In 1960, Bill began working for West Virginia Pulp and Paper Company (Westvaco) as an electronics technician, and remained with the company for 42 years until his retirement in 2002.
Despite his employment at Westvaco, Bill never lost his passion for airplane restoration and engine work. So, in 1973, he decided to open his own restoration shop: Pancake Aviation. Word soon spread that Bill was back in the airplane business, and what started out to be a sideline grew into a successful enterprise.
Today, Bill spends much of his time is helping aircraft owners and mechanics. Most days, he responds to 10 or 15 phone calls and dozens of emails from all over the world. Airmen from all over the world—Russia, Chile, Brazil, Canada, and many of the 50 states—have traveled to West Virginia to meet Bill and visit his shop.
During his career, Bill has been a part of building or restoring 13 EAA AirVenture award-winning vintage airplanes. His first award-winner was a friend’s 1949 Aeronca 11CC which took the Best Aeronca Chief award at Oshkosh 1978.
Bill restored the same aircraft again in 1998 and it took honors again at Oshkosh that year. Other Oshkosh award winners restored by Bill include a 1951 Aeronca Sedan (1980), Bill’s own IFR-equipped 1946 Aeronca 7AC Champ N1390E (1981), a 1927 Waco 10 with an OX-5 engine (1981), a 1946 Aeronca 7AC (1983), a 1927 Pitcairn PA4 Fleetwing (1991), a 1946 Sweizer glider (1998), a 1955 Champion 7EC (2000), a 1946 Aeronca 7AC (2003), a 1946 Aeronca 7AC (2007), Bill’s own 1946 Aeronca Champ NC1890E (2008), and a 1970 Bellanca Citabria (2015).
In 2006, Bill received the FAA’s two highest awards—the Charles Taylor Master Mechanic Award and the Wright Brothers Master Pilot Award—respectively given for being an aircraft mechanic and a pilot for 50 years without any infractions, violations, or accidents.
At the time Bill received these awards, he was one of only 40 U.S. airmen to have received both awards, and the only West Virginian to do so.

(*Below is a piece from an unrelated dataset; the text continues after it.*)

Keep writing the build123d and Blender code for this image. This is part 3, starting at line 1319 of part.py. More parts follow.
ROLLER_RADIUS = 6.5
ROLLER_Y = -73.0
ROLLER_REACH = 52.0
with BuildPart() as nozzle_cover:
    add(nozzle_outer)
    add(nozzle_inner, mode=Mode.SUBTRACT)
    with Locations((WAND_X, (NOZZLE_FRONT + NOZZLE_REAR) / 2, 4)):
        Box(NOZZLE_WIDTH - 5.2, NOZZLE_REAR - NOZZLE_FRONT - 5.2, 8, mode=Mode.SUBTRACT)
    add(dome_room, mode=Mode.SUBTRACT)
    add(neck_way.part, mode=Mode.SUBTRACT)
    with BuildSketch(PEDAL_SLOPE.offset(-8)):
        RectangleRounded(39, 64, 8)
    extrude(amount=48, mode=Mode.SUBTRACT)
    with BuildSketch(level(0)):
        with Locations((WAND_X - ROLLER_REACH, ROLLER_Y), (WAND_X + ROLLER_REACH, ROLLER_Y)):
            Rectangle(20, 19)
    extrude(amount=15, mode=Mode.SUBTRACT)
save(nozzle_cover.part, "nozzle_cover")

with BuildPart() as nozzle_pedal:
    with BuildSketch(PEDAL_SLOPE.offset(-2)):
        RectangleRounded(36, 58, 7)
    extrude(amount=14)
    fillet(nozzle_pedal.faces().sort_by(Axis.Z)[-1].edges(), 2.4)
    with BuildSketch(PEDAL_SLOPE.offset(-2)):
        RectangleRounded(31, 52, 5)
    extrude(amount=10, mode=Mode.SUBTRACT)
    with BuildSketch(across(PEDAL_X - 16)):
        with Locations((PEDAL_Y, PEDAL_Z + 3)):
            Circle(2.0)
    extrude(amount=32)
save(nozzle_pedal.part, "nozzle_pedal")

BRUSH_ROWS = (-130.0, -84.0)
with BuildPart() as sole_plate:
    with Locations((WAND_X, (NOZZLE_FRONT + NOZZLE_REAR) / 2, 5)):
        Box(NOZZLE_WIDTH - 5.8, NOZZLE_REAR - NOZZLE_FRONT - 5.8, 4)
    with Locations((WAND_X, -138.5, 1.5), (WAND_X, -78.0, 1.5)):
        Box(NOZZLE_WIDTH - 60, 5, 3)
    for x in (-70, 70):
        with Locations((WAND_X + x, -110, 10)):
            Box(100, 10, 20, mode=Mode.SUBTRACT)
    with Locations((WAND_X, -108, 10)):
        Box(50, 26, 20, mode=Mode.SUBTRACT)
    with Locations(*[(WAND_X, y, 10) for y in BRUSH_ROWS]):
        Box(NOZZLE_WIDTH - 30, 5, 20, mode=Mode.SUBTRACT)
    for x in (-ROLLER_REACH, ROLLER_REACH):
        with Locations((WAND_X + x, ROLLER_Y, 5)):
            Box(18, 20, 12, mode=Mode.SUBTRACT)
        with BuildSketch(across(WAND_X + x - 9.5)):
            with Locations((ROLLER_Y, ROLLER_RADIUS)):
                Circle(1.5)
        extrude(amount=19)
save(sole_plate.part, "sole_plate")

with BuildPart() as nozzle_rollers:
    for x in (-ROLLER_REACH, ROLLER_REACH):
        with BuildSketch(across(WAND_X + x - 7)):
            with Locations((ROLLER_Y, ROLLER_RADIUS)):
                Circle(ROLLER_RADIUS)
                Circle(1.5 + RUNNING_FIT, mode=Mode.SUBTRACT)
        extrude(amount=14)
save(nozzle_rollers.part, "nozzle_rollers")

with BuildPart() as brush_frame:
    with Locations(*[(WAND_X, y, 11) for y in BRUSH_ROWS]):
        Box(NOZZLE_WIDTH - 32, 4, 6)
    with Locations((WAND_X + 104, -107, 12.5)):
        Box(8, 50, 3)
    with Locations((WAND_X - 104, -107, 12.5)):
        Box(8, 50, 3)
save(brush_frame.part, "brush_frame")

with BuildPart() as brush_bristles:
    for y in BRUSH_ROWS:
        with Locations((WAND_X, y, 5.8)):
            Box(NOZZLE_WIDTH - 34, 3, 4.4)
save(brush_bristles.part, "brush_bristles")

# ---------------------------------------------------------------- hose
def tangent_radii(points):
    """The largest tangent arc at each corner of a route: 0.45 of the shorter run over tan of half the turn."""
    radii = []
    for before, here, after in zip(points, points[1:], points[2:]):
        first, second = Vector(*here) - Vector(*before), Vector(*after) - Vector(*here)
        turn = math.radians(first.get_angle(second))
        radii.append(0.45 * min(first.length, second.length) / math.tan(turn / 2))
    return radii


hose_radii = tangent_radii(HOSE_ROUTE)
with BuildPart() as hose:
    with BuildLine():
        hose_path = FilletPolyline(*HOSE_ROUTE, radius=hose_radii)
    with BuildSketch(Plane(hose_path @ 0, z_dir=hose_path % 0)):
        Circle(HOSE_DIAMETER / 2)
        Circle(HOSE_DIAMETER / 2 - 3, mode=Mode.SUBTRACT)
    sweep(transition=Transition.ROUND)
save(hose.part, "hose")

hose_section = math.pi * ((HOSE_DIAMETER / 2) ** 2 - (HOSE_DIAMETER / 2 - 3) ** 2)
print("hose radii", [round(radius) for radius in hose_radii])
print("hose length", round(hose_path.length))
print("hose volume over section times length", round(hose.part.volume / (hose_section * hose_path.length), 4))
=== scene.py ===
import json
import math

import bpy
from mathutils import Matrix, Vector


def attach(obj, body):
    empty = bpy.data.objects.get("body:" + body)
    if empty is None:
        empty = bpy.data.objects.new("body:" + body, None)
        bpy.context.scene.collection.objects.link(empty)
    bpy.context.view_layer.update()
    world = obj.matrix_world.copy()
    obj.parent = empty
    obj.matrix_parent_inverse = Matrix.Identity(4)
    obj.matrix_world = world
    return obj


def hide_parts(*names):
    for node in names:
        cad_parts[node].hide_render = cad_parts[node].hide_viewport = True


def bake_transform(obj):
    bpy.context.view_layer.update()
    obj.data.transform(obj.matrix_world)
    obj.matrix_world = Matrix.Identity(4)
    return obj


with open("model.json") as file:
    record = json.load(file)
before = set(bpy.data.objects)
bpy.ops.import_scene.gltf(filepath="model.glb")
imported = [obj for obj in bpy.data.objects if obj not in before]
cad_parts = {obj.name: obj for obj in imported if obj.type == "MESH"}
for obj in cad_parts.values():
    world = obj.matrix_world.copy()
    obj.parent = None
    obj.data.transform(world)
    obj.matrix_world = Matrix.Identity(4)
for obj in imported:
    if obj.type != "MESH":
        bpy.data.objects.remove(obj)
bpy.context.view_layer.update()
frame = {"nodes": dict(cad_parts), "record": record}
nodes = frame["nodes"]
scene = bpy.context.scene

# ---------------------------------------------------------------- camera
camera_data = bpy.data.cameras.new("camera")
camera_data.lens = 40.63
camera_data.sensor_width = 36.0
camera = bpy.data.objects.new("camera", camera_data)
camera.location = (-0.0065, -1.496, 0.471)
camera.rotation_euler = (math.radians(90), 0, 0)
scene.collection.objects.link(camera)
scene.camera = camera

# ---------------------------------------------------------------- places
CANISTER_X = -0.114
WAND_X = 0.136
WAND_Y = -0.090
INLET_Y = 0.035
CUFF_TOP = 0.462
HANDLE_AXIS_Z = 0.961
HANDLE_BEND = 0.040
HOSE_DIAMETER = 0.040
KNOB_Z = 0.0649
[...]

In 2008, Bill was inducted into the EAA Vintage Hall of Fame at Oshkosh. In 2010, he and his wife Saundra started working on creating a West Virginia Aviation Hall of Fame when they discovered that the state was one of only 14 that didn’t have one. Four years later, in 2014, the Hall of Fame became a reality, and Bill was among the first group of inductees, along with Gen. Chuck Yeager, astronaut Jon McBride, and other notable West Virginian airmen.
Bill has been a member of AOPA since 1970 and of EAA since 1976. He has presented technical forums at Oshkosh for the past 33 years, and presented forums for both the Baltimore and Washington DC FSDOs. Bill serves as an EAA technical counselor and flight advisor. He has written for or been featured in Air and Space Magazine, EAA Sport Aviation, Vintage Aircraft, and the National Aeronca Association Magazine.

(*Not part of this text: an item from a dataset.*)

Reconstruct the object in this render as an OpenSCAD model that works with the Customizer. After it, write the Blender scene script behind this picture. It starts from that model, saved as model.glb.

Although Bill is best known for his restorations of Aeronca airplanes and Continental engines, he has also maintained or restored older Pipers, Cessnas (including the Airmaster), Wacos, Pitcarins, Commonwealth Skyrangers, Mooneys, Maules, Ercoupes, Taylorcrafts, Sweitzer gliders, Messerschmitt 108s, Republic Seabees, Stinsons, Staggerwing Beeches, Stearmans, Rearwin Cloudesters, and Bellancas, and worked on engines including Jacobs, Warners, Wrights, Pratt and Whitneys, Curtiss OX-5s, Lycomings, and Franklins.
Bill has received FAA approval of five Supplementary Type Certificates (STCs) for modifications to vintage aircraft to make them safer and easier to maintain, including a starter system to eliminate the need for hand propping, and an improved method for attaching fabric to structures.

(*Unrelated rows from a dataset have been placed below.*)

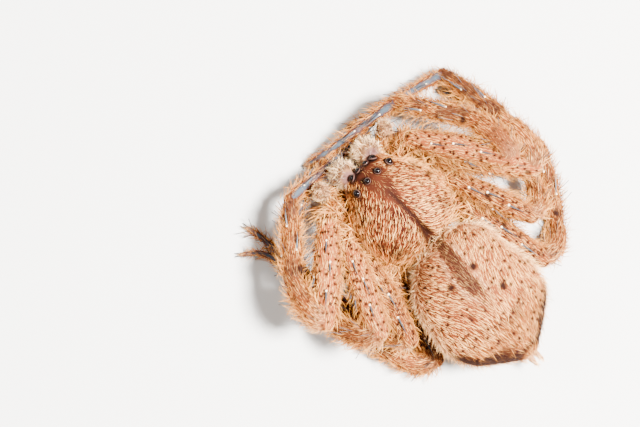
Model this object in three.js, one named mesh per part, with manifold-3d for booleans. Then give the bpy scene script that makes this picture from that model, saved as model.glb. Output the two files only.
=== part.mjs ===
// A life-size huntsman spider at rest: body flat, legs folded back at the knees, feet drawn in beside the head.
// Millimetres, +Z up, floor at z = 0. The head faces -Y, the spider's left side is +X.
import * as THREE from "three";
import { mergeVertices } from "three/addons/utils/BufferGeometryUtils.js";
import Module from "manifold-3d";

const wasm = await Module();
wasm.setup();

const UP = new THREE.Vector3(0, 0, 1);
const FORWARD = new THREE.Vector3(0, -1, 0);

// Sizes, in millimetres.
const JOINT_GAP = 0.3; // clear space where two pieces of the skeleton meet
const EYE_GAP = 0.1; // clear space round an eye in its pocket
const FACET_TOLERANCE = 0.015; // slivers left by a cut are cleaned up to this distance
const LEG_THICKNESS = 0.76; // a leg's height over its width, as its broad side lies up

// The four pairs of legs from front to rear: length and half widths at base, middle and tip of each segment.
const LEG_PAIRS = [
  { hip: [4.6, -4.1, 3.3], size: 1.0, femur: 9.7, patella: 4.6, tibia: 7.0, metatarsus: 7.2, tarsus: 2.8 },
  { hip: [5.0, -1.7, 2.9], size: 0.95, femur: 9.0, patella: 4.7, tibia: 7.2, metatarsus: 7.2, tarsus: 2.7 },
  { hip: [4.9, 0.7, 2.5], size: 0.86, femur: 8.0, patella: 3.7, tibia: 5.6, metatarsus: 5.4, tarsus: 2.4 },
  { hip: [4.2, 3.0, 2.1], size: 0.9, femur: 8.6, patella: 3.7, tibia: 7.0, metatarsus: 7.4, tarsus: 2.6 },
];
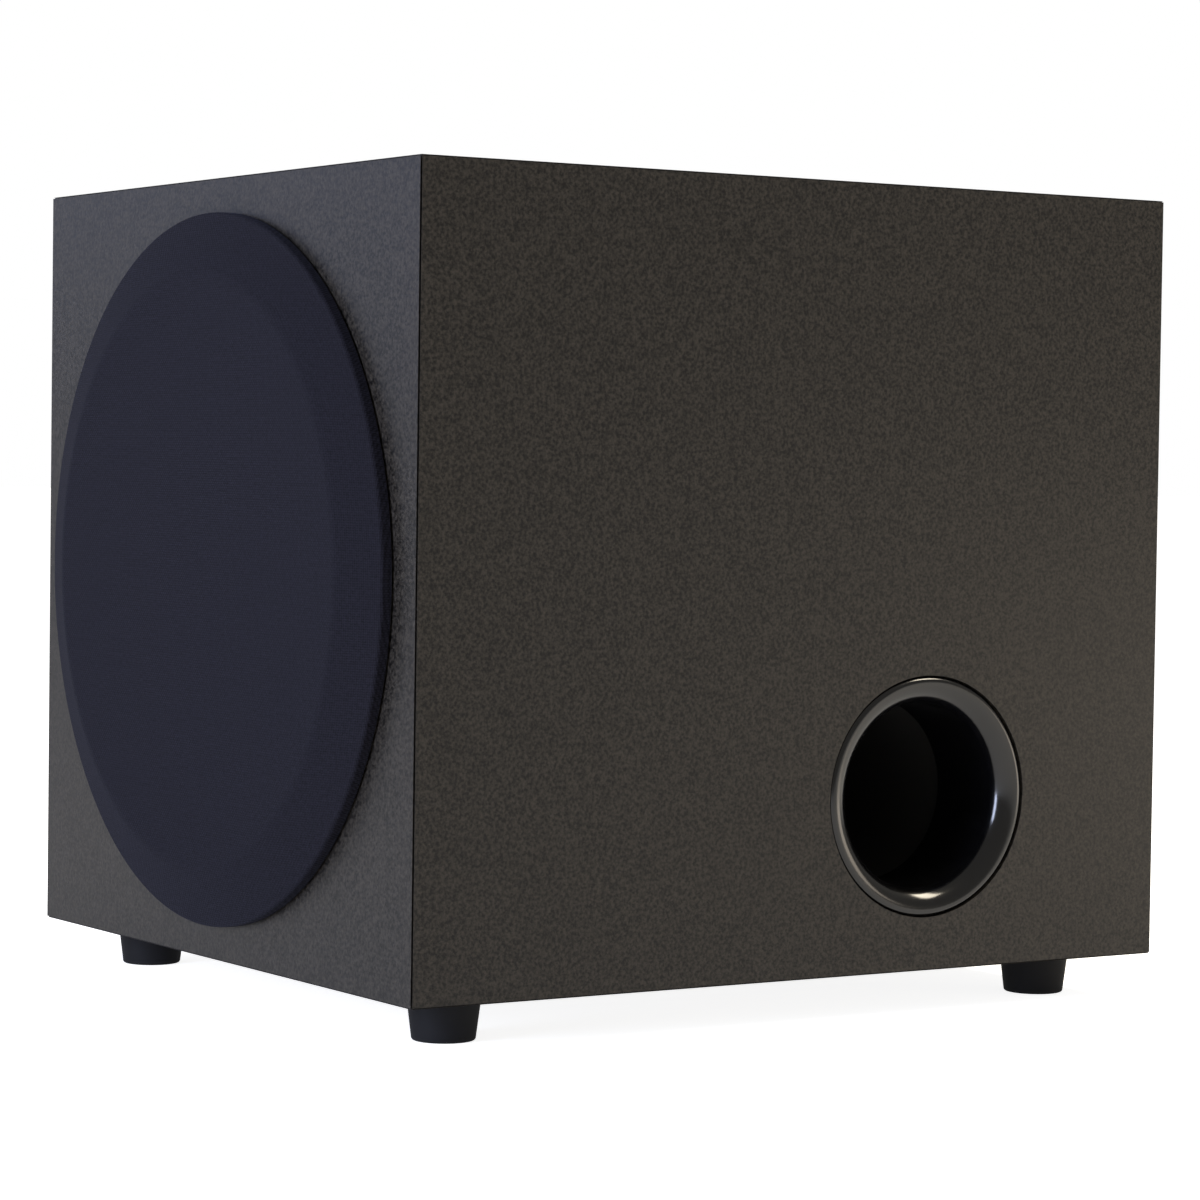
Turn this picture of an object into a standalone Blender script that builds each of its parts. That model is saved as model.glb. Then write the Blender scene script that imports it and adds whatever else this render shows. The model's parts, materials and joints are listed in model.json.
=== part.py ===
"""A powered home-cinema subwoofer: a folded MDF cabinet with a round cloth grille on its
front, an 8-inch driver behind it, a flared port low on its right side and a plate
amplifier on its back.

The frame: metres, +Z up, -Y is the front. The origin is the middle of the footprint, on
the floor. Depths into the cabinet from its front, side or back face are local +Z of the
empty that holds that group of pieces.
"""

import math

import bmesh
import bpy
from mathutils import Matrix

MM = 0.001

# Cabinet
CABINET_WIDTH = 304 * MM
CABINET_DEPTH = 341 * MM
CABINET_HEIGHT = 300 * MM
BOARD = 15 * MM  # MDF thickness
BAFFLE = 18 * MM
GAP = 0.3 * MM  # between pieces that touch or are glued
EDGE_ROUND = 0.5 * MM

# Feet
FOOT_HEIGHT = 17 * MM
FOOT_TOP_RADIUS = 13.8 * MM
FOOT_BOTTOM_RADIUS = 11.7 * MM
FOOT_INSET = 32.7 * MM

# What stands proud of the cabinet's front and back
GRILLE_PROUD = 12 * MM
REAR_PROUD = 18 * MM

# Grille
GRILLE_RADIUS = 136.5 * MM
GRILLE_RIM = 5 * MM
PLATEAU_RADIUS = 114 * MM
GRILLE_OPENING = 112 * MM
CLOTH = 0.4 * MM
PEG_CIRCLE = 124 * MM
PEG_RADIUS = 3 * MM
PEG_LENGTH = 12 * MM
SOCKET_RADIUS = 5 * MM
SOCKET_DEPTH = 16 * MM

# Driver, as depths from the baffle's face
FLANGE_RADIUS = 108 * MM
FLANGE_FRONT = 1.0 * MM
FLANGE_BACK = 4.4 * MM
REBATE = 6 * MM
CUTOUT_RADIUS = 97 * MM
SKIRT_RADIUS = 95.5 * MM
WALL = 3 * MM  # the basket's
SEAT_RADIUS = 57.5 * MM  # the basket where it meets the magnet
CONE_RADIUS = 77 * MM
CONE_LAND = 73 * MM
CONE_DEPTH = 34.5 * MM
CAP_RADIUS = 33 * MM
ROLL_OUTER = 91.5 * MM
ROLL_HEIGHT = 6.5 * MM
FORMER_RADIUS = 19.4 * MM
COIL_RADIUS = 20.7 * MM
SPIDER_DEPTH = 46.2 * MM
LEDGE = 47.4 * MM
TOP_PLATE = 62.3 * MM
MAGNET = 68.6 * MM
YOKE = 86.9 * MM
DRIVER_END = 92.9 * MM
SCREW_CIRCLE = 103 * MM
SCREW_RADIUS = 2 * MM
HEAD_RADIUS = 4 * MM
SPOKES = 6
SPOKE_HALF = 6 * MM
STRIP_REACH = 72.7 * MM
STRIP_DEPTH = 35.2 * MM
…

Bill met his wife Saundra at Baker's Airpark in 1958. They’ve been married 54 years, and she’s been Bill’s partner at Pancake Aviation. They have a daughter Stacey (a college math professor) and four grandchildren. Bill taught two grandsons to fly and soloed them both on their 16th birthdays.
He’s presently working with one of them to build a Van’s RV-8 in Bill’s shop, and he plans to teach his granddaughter to fly soon.
As a regional recipient of the award, Bill has been invited to the Sun-N-Fun Flyin at Lakeland, Florida, to receive the award on April 10.
The national award will be presented during the flyin in Oshkosh in July.